A couple of comments though. In the part 5 paper and also in the presentation there is descriptions of how to use the AWR views to examine the database for evidence of attack. The subject of this feature and views has been discussed by a number of bloggers recently. The pythian blog summed this up with an open letter to Larry Ellison to request a lifting of the licensing for AWR and ASH views. This is summed up in the post http://www.pythian.com/blogs/526/an-open-letter-to-larry-ellison-on-awr-and-ash-licensing#comment-84626 - (broken link) Open Letter to Larry Ellison on AWR and ASH Licensing The issue is that these views exist and are populated and are available but to look at the contents requires the purchase of an additional license on top of the enterprise edition license. So to suggest using these views as part of a forensics analysis and tools is not strictly correct as most sites probably do not have licensing for the use of these views.

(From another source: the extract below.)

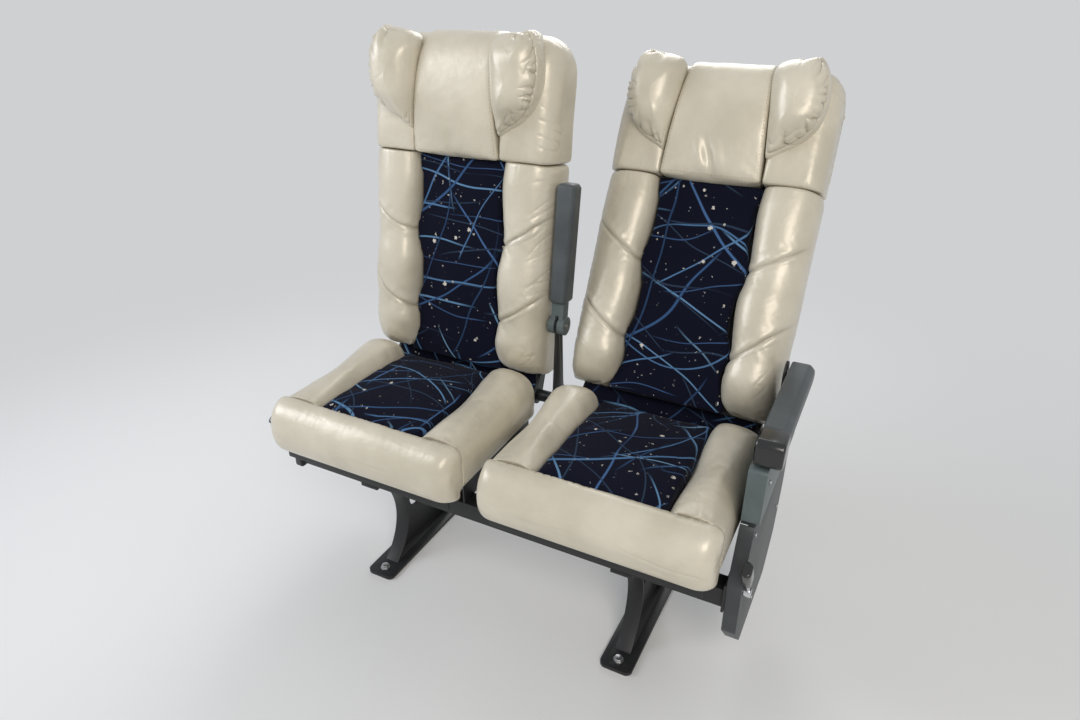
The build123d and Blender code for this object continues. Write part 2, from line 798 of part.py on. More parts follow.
# Backrests
for seat in ("window", "aisle"):
    write(on_back(back_core(), seat), "back_shell_" + seat)
    write(on_back(hinge_arms(seat), seat), "hinge_arms_" + seat)
    write(on_back(back_insert(), seat), "back_insert_" + seat)
    write(on_back(back_bolster(), seat), "back_bolster_right_" + seat)
    write(on_back(mirrored(back_bolster()), seat), "back_bolster_left_" + seat)
    write(on_back(headrest(), seat), "headrest_" + seat)
    write(on_back(wing(), seat), "headrest_wing_right_" + seat)
    write(on_back(mirrored(wing()), seat), "headrest_wing_left_" + seat)
    write(on_back(pocket(), seat), "back_pocket_" + seat)

# Centre armrest, folded up in line with the window back
raised = Pos(0, arm_pivot_y, arm_pivot_z) * Rot(-window_lean, 0, 0)
write(raised * centre_arm_neck(), "centre_arm_neck")
write(raised * centre_arm_pad(), "centre_arm_pad")
write(across_rod(-arm_boss_radius, arm_boss_radius, arm_pivot_y, arm_pivot_z, arm_pin_radius), "centre_arm_pin")

# Aisle armrest, folded down
lowered = Pos(0, arm_pivot_y, arm_pivot_z) * Rot(90, 0, 0)
write(lowered * aisle_arm(), "aisle_arm_pad")
write(lowered * aisle_cap(), "aisle_arm_cap")
aisle_pin = across_rod(plate_face - plate_thickness, arm_x0 + arm_pin_depth, arm_pivot_y, arm_pivot_z, arm_pin_radius)
write(aisle_pin, "aisle_arm_pin")

# Covers and recline levers
write(arm_panel(), "arm_panel_aisle")
write(side_shield() - lever_hole(), "side_shield_aisle")
write(mirrored(window_cover() - lever_hole()), "side_cover_window")
for seat, width in (("window", window_cover_width), ("aisle", shield_width)):
    rod, grip = lever(width)
    write(at_side(rod, seat), "recline_rod_" + seat)
    write(at_side(grip, seat), "recline_grip_" + seat)
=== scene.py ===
import math

import bpy
import numpy as np
from mathutils import Matrix, Vector, noise
from mathutils.bvhtree import BVHTree


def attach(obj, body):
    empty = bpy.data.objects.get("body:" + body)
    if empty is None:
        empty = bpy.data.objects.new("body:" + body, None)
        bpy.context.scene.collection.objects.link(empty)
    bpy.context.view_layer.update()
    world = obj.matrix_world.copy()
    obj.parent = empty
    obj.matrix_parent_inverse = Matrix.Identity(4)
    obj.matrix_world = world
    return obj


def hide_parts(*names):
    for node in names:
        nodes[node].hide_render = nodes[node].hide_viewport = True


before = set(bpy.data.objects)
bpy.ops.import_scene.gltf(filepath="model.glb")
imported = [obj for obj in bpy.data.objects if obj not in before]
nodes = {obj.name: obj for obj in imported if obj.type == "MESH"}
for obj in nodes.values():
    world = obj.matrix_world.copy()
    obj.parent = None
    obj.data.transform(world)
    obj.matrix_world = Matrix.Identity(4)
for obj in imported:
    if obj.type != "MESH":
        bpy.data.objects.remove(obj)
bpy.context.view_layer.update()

scene = bpy.context.scene
scene.view_settings.view_transform = "Standard"

seats = {
    "window": {"middle": -0.257, "lean": 8, "seed": 2.0},
    "aisle": {"middle": 0.257, "lean": 26, "seed": 9.0},
}
recline = {"y": 0.175, "z": 0.385}  # the axis both backs turn on
sides = ((1, "right"), (-1, "left"))
leftShift = 4.7  # added to a seat's seed on its left side, so that no two pads crease alike


def clearSelection():
    if bpy.context.object and bpy.context.object.mode != "OBJECT":
        bpy.ops.object.mode_set(mode="OBJECT")
    bpy.ops.object.select_all(action="DESELECT")


def pick(piece):
    clearSelection()
    piece.select_set(True)
    bpy.context.view_layer.objects.active = piece
    return piece


def finishModifier(piece, kind, **settings):
    pick(piece)
    modifier = piece.modifiers.new(kind.lower(), kind)
    for name, value in settings.items():
        setattr(modifier, name, value)
    bpy.ops.object.modifier_apply(modifier=modifier.name)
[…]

The second comment I have is in regards to one of the early slides in the Blackhat presentation; it states "There are 0 (zero) database-specific forensic analysis and incident response tools on the market – free or commercial." - Whilst this is true in a literal sense, the tool David previews on the last slide FEDS (Forensic Examiners Database Scalpel) is a tool for reading Oracle blocks on first analsys of the slide presented. There are many tools commercial and internal to Oracle that can be used to examine blocks. I have listed a few here in the past, these include BBED, DUL, Ora*Dude and more. Reading data blocks is not new, Oracle even provide dump commands to allow you to do this either as raw binary or formatted blocks. I hope that David is planning to include much more in FEDS than just block dumps.